▶ PROBLEM REQUIREMENTS:
Give back exactly the lines running from the line that holds "whole = Compound([solid" through the line that holds "if empty is", ends included, and no other lines.
──────── COLLECTED MATERIAL
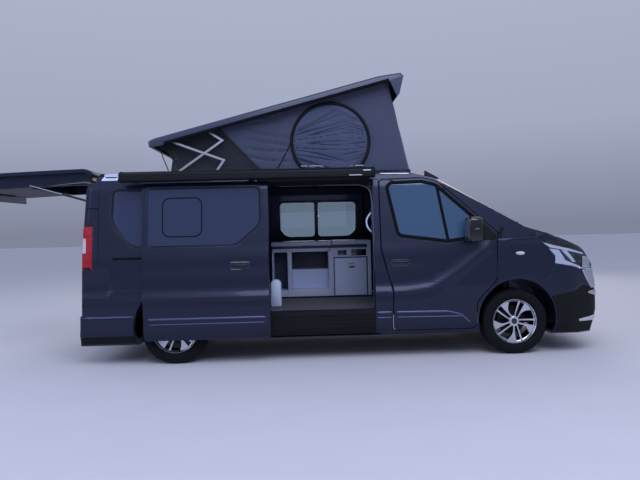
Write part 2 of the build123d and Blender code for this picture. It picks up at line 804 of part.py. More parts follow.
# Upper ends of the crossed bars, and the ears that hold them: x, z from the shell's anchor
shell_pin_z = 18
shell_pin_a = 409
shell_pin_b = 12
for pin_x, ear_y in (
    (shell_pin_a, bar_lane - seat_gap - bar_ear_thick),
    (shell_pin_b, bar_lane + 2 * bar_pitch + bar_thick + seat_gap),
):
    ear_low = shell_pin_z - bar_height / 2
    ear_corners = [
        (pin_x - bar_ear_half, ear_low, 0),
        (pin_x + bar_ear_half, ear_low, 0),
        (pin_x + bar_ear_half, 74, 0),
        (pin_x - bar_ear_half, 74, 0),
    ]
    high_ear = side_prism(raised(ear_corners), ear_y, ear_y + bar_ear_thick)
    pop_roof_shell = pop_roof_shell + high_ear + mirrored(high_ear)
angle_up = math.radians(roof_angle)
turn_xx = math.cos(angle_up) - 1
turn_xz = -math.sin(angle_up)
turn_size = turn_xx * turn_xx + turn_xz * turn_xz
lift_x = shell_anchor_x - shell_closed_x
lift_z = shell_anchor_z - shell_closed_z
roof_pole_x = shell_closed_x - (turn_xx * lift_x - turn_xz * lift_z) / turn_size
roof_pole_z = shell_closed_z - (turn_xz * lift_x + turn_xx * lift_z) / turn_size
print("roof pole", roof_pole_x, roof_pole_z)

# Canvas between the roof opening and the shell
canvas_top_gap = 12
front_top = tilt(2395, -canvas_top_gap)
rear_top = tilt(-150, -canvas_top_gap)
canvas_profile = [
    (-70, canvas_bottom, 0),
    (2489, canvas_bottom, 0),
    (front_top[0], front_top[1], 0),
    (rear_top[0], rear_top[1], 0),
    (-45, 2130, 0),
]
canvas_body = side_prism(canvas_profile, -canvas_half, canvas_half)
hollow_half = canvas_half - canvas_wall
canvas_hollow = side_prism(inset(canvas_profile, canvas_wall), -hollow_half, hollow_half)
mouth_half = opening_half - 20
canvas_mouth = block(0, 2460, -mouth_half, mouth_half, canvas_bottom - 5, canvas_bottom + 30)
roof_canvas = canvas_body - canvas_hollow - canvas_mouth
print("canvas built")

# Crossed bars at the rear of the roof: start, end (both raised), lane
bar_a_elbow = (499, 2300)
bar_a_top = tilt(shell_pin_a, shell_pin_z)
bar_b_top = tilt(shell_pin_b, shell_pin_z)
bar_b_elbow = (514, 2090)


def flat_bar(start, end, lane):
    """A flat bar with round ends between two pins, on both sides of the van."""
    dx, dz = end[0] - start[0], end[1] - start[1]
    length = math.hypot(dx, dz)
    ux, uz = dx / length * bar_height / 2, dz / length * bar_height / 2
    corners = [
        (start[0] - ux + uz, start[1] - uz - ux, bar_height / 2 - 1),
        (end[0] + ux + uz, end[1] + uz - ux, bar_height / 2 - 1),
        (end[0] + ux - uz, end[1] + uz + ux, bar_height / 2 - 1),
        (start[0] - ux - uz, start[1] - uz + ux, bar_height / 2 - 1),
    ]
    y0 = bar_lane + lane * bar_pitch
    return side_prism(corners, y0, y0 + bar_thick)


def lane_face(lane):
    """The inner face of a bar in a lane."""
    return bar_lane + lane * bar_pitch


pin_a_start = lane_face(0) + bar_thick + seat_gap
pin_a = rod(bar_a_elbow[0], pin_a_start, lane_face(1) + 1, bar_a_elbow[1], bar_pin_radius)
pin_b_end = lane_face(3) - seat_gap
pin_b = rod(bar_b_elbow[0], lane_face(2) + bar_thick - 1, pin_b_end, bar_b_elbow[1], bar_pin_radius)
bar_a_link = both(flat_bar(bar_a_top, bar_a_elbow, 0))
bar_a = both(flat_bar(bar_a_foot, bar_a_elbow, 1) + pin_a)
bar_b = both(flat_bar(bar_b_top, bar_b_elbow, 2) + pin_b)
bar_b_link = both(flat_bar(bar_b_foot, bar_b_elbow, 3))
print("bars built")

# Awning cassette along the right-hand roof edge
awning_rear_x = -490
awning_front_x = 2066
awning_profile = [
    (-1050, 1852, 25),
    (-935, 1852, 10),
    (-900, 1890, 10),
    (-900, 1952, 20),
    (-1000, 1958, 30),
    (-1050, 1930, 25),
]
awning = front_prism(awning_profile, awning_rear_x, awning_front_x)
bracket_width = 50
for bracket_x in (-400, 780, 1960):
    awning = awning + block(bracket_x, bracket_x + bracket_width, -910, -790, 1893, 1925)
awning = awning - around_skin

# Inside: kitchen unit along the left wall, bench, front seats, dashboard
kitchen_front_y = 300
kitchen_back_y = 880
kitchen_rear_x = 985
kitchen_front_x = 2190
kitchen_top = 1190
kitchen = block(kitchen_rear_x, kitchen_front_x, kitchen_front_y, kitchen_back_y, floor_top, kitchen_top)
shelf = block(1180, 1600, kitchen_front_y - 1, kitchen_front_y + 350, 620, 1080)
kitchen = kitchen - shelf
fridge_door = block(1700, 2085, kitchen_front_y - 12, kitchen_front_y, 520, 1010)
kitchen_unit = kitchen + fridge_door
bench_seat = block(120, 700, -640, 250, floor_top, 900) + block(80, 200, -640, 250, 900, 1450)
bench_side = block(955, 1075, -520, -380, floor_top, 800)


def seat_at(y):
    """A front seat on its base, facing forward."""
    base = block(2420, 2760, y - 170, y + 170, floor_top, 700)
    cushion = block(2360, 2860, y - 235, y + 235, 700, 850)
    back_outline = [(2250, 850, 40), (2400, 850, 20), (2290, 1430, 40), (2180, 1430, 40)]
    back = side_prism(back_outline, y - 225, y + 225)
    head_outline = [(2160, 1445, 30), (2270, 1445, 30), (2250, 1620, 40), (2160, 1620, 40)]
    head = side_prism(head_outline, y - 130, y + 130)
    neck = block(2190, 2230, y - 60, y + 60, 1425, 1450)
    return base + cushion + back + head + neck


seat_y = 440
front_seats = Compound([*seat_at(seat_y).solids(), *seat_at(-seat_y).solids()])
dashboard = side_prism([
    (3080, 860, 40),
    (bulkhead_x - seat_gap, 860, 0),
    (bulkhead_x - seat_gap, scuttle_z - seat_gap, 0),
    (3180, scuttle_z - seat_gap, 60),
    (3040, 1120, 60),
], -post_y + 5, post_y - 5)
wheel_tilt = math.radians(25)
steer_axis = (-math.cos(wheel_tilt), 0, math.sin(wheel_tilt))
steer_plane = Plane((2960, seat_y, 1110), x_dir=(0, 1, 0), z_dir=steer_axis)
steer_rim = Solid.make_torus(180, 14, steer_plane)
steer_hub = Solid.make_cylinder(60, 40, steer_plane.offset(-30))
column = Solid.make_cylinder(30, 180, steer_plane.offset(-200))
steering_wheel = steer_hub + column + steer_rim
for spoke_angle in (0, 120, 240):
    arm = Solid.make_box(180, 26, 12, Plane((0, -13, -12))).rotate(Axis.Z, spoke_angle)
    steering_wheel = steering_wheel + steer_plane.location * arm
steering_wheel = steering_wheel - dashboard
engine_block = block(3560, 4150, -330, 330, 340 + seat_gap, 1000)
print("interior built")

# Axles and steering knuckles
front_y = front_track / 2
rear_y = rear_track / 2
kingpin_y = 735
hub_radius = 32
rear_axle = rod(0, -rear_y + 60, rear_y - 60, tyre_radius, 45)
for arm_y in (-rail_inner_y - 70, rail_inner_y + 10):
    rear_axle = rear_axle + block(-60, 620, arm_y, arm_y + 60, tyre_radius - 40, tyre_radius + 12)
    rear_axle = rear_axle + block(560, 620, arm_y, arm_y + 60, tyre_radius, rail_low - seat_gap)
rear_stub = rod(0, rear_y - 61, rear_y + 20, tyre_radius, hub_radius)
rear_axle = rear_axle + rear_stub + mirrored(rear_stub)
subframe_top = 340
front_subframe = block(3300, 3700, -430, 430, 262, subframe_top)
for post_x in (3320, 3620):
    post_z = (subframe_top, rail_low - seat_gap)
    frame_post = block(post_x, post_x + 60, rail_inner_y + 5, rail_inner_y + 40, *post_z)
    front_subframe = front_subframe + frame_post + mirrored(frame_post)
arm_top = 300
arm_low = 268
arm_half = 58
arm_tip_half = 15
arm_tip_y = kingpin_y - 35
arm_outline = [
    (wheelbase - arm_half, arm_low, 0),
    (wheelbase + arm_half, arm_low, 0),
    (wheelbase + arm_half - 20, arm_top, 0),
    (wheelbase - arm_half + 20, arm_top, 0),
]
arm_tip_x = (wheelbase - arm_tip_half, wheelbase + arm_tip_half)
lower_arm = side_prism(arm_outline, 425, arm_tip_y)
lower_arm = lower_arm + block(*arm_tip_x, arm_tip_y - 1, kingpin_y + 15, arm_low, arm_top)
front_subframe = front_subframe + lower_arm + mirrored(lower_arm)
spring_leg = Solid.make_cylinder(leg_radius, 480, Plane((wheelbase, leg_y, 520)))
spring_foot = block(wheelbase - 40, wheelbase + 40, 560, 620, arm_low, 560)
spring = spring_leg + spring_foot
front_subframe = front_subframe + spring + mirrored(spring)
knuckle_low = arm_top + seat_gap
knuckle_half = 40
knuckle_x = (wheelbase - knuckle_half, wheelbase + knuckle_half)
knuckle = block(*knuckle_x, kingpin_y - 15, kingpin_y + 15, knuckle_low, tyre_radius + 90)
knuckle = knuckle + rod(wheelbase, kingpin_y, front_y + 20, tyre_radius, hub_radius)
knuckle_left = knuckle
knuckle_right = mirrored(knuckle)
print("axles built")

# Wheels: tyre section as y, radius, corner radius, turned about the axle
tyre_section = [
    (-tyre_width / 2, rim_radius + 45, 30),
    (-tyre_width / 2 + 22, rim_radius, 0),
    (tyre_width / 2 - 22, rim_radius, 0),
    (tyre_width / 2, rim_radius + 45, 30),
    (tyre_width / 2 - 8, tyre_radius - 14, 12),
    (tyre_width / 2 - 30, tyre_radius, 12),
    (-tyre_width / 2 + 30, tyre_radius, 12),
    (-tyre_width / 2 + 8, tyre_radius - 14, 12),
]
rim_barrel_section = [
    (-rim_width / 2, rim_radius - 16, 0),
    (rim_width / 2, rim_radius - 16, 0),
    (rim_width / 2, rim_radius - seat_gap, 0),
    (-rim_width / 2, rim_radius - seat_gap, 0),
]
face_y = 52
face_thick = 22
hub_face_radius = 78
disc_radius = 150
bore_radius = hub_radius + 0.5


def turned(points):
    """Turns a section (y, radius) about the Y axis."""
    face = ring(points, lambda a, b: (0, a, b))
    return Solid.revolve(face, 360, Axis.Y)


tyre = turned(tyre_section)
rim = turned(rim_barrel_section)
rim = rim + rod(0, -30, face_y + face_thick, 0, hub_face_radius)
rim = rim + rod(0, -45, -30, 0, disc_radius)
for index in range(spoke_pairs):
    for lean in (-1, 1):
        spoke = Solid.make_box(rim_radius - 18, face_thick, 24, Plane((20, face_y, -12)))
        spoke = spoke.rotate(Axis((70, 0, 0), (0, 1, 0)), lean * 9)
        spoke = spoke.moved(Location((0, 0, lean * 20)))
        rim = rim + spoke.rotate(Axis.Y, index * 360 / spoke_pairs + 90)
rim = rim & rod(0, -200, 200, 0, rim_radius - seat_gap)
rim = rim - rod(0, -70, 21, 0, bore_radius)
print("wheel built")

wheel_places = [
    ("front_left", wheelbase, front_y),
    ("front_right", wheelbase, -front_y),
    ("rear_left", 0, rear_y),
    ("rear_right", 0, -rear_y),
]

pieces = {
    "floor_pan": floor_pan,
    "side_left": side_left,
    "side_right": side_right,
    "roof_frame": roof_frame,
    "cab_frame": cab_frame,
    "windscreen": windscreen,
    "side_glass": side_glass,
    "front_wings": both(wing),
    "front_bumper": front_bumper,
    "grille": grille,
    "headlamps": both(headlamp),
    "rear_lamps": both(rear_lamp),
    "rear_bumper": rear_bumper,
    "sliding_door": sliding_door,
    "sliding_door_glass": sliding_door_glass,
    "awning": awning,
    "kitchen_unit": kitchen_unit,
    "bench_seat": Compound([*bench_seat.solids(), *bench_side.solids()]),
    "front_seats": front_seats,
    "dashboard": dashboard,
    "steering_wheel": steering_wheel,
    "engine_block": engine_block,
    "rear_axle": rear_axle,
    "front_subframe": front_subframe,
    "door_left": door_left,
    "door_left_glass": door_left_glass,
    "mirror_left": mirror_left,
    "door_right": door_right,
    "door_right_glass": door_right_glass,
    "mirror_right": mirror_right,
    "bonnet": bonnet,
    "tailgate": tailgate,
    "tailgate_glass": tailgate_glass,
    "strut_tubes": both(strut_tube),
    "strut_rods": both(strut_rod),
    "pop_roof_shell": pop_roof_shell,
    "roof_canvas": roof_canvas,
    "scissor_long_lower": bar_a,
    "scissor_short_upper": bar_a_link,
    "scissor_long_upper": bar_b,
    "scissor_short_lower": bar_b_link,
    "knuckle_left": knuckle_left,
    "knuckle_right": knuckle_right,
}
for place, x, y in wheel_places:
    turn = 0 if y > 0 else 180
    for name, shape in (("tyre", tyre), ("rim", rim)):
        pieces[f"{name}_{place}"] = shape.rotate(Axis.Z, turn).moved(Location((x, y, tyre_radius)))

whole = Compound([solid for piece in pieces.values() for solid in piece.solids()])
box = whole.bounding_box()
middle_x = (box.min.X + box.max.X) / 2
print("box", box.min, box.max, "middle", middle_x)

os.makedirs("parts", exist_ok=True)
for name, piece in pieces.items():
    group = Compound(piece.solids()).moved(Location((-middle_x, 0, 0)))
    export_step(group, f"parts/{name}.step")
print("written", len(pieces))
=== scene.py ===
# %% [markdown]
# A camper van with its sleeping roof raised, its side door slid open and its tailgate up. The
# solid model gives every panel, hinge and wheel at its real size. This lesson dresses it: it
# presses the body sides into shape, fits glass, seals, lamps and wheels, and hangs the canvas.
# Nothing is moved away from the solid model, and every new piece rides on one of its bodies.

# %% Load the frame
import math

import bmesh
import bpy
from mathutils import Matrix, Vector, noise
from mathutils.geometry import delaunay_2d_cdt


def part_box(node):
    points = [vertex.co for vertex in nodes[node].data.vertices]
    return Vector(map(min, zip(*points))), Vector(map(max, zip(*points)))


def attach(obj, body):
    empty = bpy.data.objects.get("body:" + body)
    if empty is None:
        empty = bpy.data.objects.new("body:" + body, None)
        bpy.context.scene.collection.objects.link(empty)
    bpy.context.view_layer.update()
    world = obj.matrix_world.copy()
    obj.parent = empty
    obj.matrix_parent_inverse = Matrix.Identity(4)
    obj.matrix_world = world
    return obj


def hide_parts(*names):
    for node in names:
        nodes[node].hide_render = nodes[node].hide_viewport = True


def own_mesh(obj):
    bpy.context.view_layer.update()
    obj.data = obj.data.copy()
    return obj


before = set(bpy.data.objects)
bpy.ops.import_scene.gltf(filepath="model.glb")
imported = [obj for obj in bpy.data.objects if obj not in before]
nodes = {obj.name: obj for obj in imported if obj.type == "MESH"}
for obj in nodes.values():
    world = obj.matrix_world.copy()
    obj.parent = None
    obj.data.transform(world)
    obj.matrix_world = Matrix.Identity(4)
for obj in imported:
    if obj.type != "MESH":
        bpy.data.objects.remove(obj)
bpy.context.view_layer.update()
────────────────
▶ SOLUTION TO THIS EXERCISE:
whole = Compound([solid for piece in pieces.values() for solid in piece.solids()])
box = whole.bounding_box()
middle_x = (box.min.X + box.max.X) / 2
print("box", box.min, box.max, "middle", middle_x)

os.makedirs("parts", exist_ok=True)
for name, piece in pieces.items():
    group = Compound(piece.solids()).moved(Location((-middle_x, 0, 0)))
    export_step(group, f"parts/{name}.step")
print("written", len(pieces))
=== scene.py ===
# %% [markdown]
# A camper van with its sleeping roof raised, its side door slid open and its tailgate up. The
# solid model gives every panel, hinge and wheel at its real size. This lesson dresses it: it
# presses the body sides into shape, fits glass, seals, lamps and wheels, and hangs the canvas.
# Nothing is moved away from the solid model, and every new piece rides on one of its bodies.

# %% Load the frame
import math

import bmesh
import bpy
from mathutils import Matrix, Vector, noise
from mathutils.geometry import delaunay_2d_cdt


def part_box(node):
    points = [vertex.co for vertex in nodes[node].data.vertices]
    return Vector(map(min, zip(*points))), Vector(map(max, zip(*points)))


def attach(obj, body):
    empty = bpy.data.objects.get("body:" + body)
    if empty is None:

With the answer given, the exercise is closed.